Jean-Pierre Pinel est subitement décédé en septembre 2022 à l'âge de 69 ans. Solide psychologue clinicien, analyste de groupe et d’institution, Professeur émérite de psychopathologie sociale à l'Université Sorbonne Paris Nord (Paris-13), membre de l'Unité transversale de recherche en psychogenèse et psychopathologie (UTRPP), président de Transition (Association européenne, analyse de groupe et d’institution) et co-rédacteur en chef de la revue Connexions, il était devenu un spécialiste incontesté de la clinique psychanalytique institutionnelle et des transformations contemporaines. Humaniste convaincu, calme et réservé, il savait, dans le respect de chacun, faire avancer les problèmes.
Jean-Pierre Pinel a d’abord travaillé avec des adolescents, notamment en ITEP, en animant aussi des groupes de psychodrame, avant d’assurer progressivement les différentes fonctions de superviseur d’équipe, d’analyste des pratiques ou d’intervenant institutionnel dans de très nombreux établissements dans le domaine de la santé, de l’éduaction ou du médico-social. Il s’est engagé à « Transition », l’institution d’intervention et de formation créée par Jean-Claude Rouchy.
Sa rencontre avec l’Université, André Ruffiot à Grenoble, puis à Lyon Jean Guillaumin, son directeur de thèse, René Kaës surtout, dont il est devenu très proche, a été déterminante. C’est là que nous nous sommes rencontrés et avons partagé projets, soucis méthodologiques et attrait pour une clinique psychanalytique « du 3e type » où on ne pouvait plus penser l’individu comme une simple monade.
Touché par la clinique de l’agir et des adolescents, il a mis en évidence à quel point leurs comportements pouvaient se réverbérer sur les soigants, les équipes par « homologie fonctionnelle » se comportant comme eux.

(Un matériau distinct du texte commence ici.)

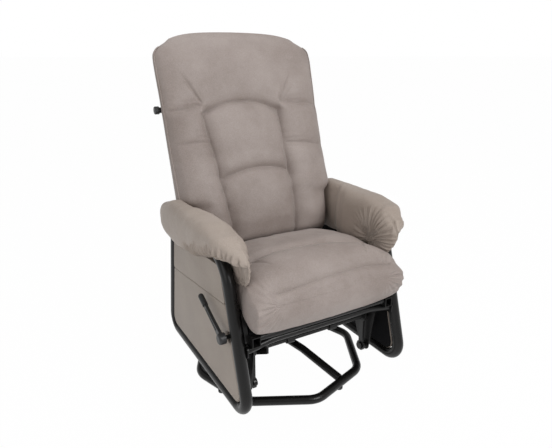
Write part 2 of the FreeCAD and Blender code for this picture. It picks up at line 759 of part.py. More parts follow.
def make_chair_frame():
    for name, side in SIDES.items():
        save("side_loop_" + name, loop_solid(side))
        save("seat_rail_" + name, seat_rail(side))
        lever_side = side == RIGHT
        save("front_hanger_" + name, hanger_plate(side, -LINK_PIVOT_Y, lever_side))
        save("rear_hanger_" + name, hanger_plate(side, LINK_PIVOT_Y, False))
    save("front_cross_tube", cross_tube(front_leg_y(CROSS_FRONT_Z), CROSS_FRONT_Z, CROSS_ARCH))
    save("rear_cross_tube", cross_tube(rear_leg_y(CROSS_REAR_Z), CROSS_REAR_Z, 0.0))
    bolts = []
    for name, y_of_leg in (("front", front_leg_y), ("rear", rear_leg_y)):
        brackets = []
        for side in (RIGHT, LEFT):
            bolt = bracket_bolt(side, y_of_leg)
            bolts.append(bolt)
            brackets.append(side_bracket(side, y_of_leg, side == RIGHT and name == "front").cut(bolt))
        save(name + "_seat_brackets", Part.makeCompound(brackets))
    save("bracket_bolts", Part.makeCompound(bolts))

    tubes = []
    for y in (SEAT_TUBE_FRONT, SEAT_TUBE_REAR):
        tube_z = RAIL_TOP_Z - SEAT_TUBE / 2.0
        ends = [Vector(-RAIL_IN_X, y, tube_z), Vector(RAIL_IN_X, y, tube_z)]
        tube = bent_tube(ends, [0, 0], SEAT_TUBE, TUBE_WALL)
        for side in (RIGHT, LEFT):
            for hanger_y in (-LINK_PIVOT_Y, LINK_PIVOT_Y):
                tube = tube.cut(hanger_plate(side, hanger_y, False))
        tubes.append(tube)
    save("seat_tubes", Part.makeCompound(tubes))

    pins = []
    for side in (RIGHT, LEFT):
        for y in (-LINK_PIVOT_Y, LINK_PIVOT_Y):
            inner = side * (LINK_X - LINK_THICK / 2.0 - 3.0)
            outer = side * (RAIL_IN_X - HANGER_THICK)
            pin = rod_x(AXLE_RADIUS, inner, outer, y, LINK_BOTTOM_Z)
            cap = rod_x(COLLAR_RADIUS, inner, inner - side * 3.0, y, LINK_BOTTOM_Z)
            pins.append(pin.fuse(cap).removeSplitter())
    save("hanger_pins", Part.makeCompound(pins))

    straps = []
    span = SEAT_TUBE_REAR - SEAT_TUBE_FRONT
    for i in range(WEBBING_STRAPS):
        y = SEAT_TUBE_FRONT + span * (i + 0.5) / WEBBING_STRAPS - WEBBING_WIDTH / 2.0
        straps.append(Part.makeBox(2 * RAIL_OUT_X - 6.0, WEBBING_WIDTH, WEBBING_THICK,
                                   Vector(-RAIL_OUT_X + 3.0, y, RAIL_TOP_Z)))
    save("seat_webbing", Part.makeCompound(straps))


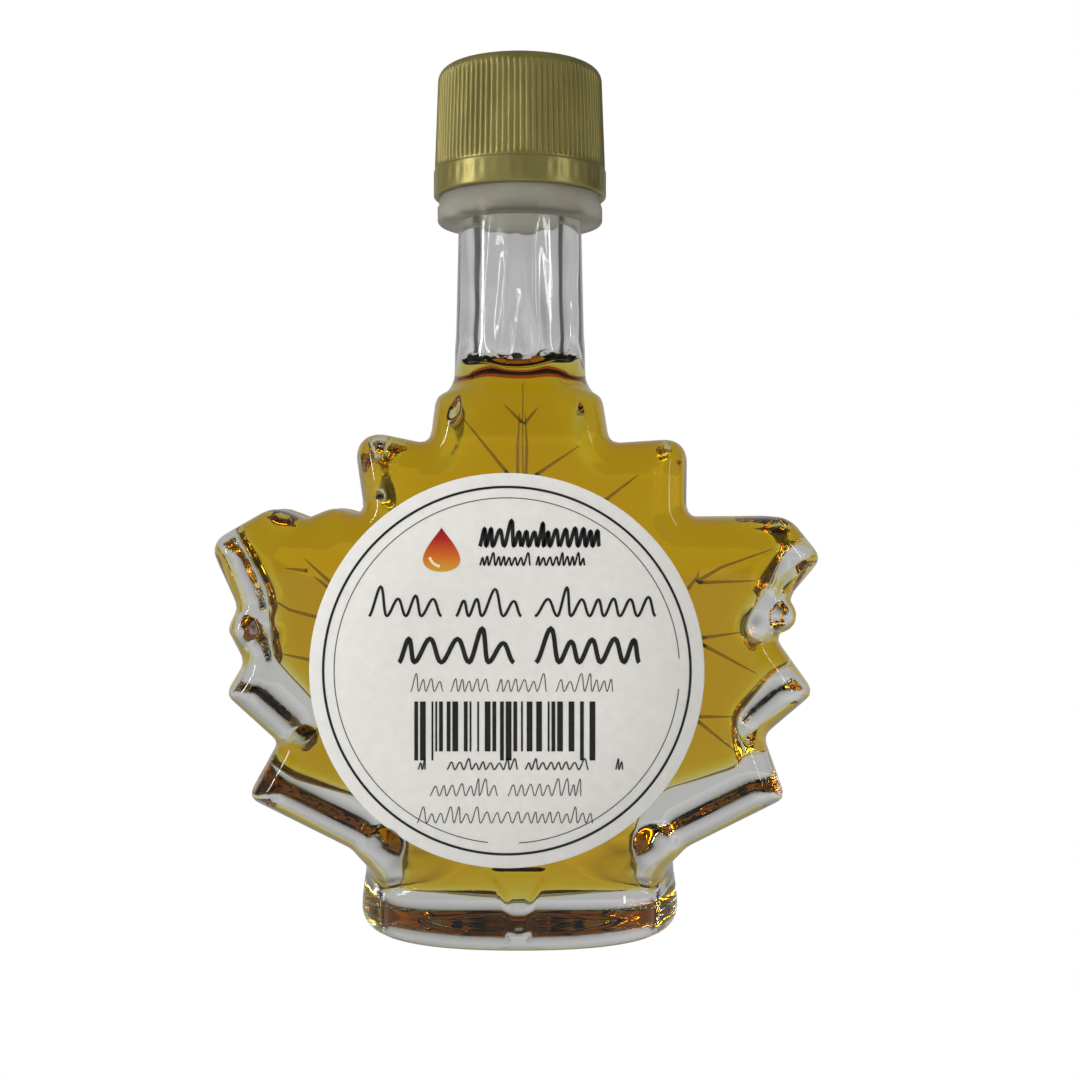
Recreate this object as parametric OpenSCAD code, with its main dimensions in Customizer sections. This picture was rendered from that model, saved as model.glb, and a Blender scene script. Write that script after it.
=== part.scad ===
// A small bottle of maple syrup, moulded in clear glass in the shape of a maple leaf on an oval foot.
// The syrup reaches the bottom of the neck, a ribbed cap closes it over a tamper ring, and a round label
// is stuck on the front. Millimetres, +Z up, front towards -Y, origin in the middle of the foot's underside.

/* [Leaf body] */
// Width of the leaf, arm tip to arm tip
leaf_w = 68.5; // [56:0.5:84]
// Height of the leaf, from the top of the foot to the shoulders
leaf_h = 55; // [45:0.5:67]
// Depth of the leaf, from its front face to its back face
leaf_d = 25.5; // [22.5:0.5:30]
// Height above the foot at which the faces start to slope back to the neck
slope_from = 52; // [50:0.5:54]
// Thickness of the glass behind each face
face_wall = 2.1; // [1.5:0.1:3]
// How far the hollow reaches past its drawn outline
hollow_reach = 0.6; // [0.2:0.1:1]
// Rounding of the edges of the faces
face_edge = 2.6; // [1.6:0.1:3]

/* [Foot] */
// Width of the oval foot
foot_w = 37; // [31:0.5:44]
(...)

Ce lien indissociable entre pathologie des accueillies et position des « accueillants » a été je crois au cœur de ses interrogations et de son souci thérapeutique. Ouvert aux approches interdisciplinaires, il a su comprendre et analyser le courant de dé-institutionnalisation qui traversent notre société, avec plusieurs notions qu’il a développées sur « la transparence » ou « la position nostalgique mélancolique ».
Ses écrits témoignent régulièrement d’une profonde analyse, clinique, conceptuelle et méthodologique, toujours engagée. Le dernier ouvrage qu’il a coordonné avec Georges Gaillard, « Le travail psychanalytique en institution » (Dunod), est un véritable manuel qui fera date.